--- AVAILABLE DATA ---

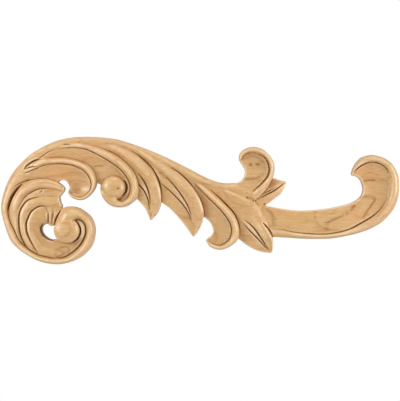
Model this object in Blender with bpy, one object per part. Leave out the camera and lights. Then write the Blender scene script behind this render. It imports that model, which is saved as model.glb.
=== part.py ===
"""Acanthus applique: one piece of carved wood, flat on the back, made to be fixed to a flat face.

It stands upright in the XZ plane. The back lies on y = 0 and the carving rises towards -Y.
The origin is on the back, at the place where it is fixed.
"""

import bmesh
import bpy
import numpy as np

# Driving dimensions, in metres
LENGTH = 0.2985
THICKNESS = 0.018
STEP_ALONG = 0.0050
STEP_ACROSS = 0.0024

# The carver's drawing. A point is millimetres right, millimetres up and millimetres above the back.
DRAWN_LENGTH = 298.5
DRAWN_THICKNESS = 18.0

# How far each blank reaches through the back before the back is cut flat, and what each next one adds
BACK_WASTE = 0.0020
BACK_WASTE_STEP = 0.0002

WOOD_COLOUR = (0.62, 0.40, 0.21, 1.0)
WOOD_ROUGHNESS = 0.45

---

• [YOUR OBJECTIVE]
From the first line above through the line that contains "STEP_ACROSS = 0.0024", quote each line exactly. Output nothing more.

• [FULL OUTPUT]
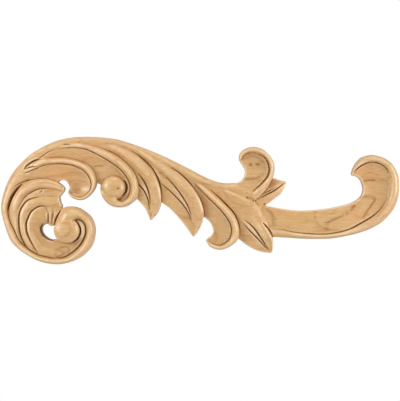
Model this object in Blender with bpy, one object per part. Leave out the camera and lights. Then write the Blender scene script behind this render. It imports that model, which is saved as model.glb.
=== part.py ===
"""Acanthus applique: one piece of carved wood, flat on the back, made to be fixed to a flat face.

It stands upright in the XZ plane. The back lies on y = 0 and the carving rises towards -Y.
The origin is on the back, at the place where it is fixed.
"""

import bmesh
import bpy
import numpy as np

# Driving dimensions, in metres
LENGTH = 0.2985
THICKNESS = 0.018
STEP_ALONG = 0.0050
STEP_ACROSS = 0.0024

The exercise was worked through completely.